## What needs to be done:
Restate word for word the lines that begin the listing and end with the line holding "creases across it.".

## Provided data:
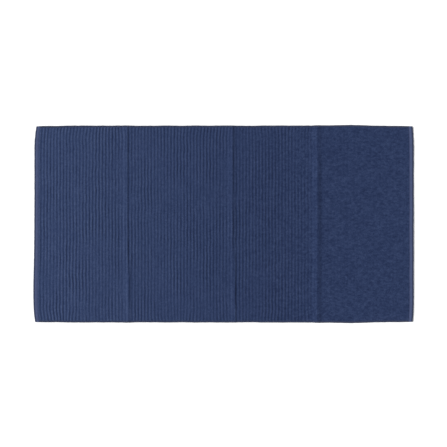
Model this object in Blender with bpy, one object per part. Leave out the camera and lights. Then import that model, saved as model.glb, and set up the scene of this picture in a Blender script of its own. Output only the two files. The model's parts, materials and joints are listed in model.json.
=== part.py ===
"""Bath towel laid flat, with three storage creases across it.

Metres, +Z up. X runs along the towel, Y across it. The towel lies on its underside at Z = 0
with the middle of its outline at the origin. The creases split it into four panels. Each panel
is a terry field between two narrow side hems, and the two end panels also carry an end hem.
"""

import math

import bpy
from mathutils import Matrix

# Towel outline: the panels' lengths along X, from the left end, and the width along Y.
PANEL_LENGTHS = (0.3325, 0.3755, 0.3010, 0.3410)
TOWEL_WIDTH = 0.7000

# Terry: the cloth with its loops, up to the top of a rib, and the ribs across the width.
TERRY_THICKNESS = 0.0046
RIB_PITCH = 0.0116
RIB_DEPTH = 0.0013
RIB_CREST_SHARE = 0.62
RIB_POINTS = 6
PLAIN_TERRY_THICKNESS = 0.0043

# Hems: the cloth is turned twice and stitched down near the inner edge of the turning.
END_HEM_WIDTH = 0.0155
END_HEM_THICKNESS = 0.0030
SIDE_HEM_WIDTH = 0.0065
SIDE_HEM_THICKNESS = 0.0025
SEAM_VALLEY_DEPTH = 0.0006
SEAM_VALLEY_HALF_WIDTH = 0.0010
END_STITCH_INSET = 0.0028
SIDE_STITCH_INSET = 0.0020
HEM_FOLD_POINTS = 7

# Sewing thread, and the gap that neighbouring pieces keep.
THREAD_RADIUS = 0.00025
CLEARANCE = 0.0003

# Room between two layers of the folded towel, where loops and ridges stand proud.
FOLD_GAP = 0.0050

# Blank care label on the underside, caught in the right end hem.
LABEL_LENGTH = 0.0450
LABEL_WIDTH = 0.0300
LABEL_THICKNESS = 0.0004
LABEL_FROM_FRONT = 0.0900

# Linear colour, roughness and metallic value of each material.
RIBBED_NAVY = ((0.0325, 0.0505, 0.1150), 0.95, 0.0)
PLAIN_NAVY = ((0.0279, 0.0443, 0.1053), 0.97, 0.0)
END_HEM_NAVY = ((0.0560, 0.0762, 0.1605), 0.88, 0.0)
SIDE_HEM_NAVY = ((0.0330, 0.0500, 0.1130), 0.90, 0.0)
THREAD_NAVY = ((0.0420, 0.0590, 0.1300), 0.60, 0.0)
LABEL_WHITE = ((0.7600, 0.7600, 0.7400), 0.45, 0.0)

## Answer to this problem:
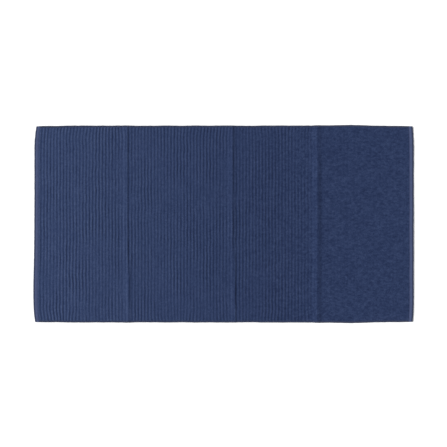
Model this object in Blender with bpy, one object per part. Leave out the camera and lights. Then import that model, saved as model.glb, and set up the scene of this picture in a Blender script of its own. Output only the two files. The model's parts, materials and joints are listed in model.json.
=== part.py ===
"""Bath towel laid flat, with three storage creases across it.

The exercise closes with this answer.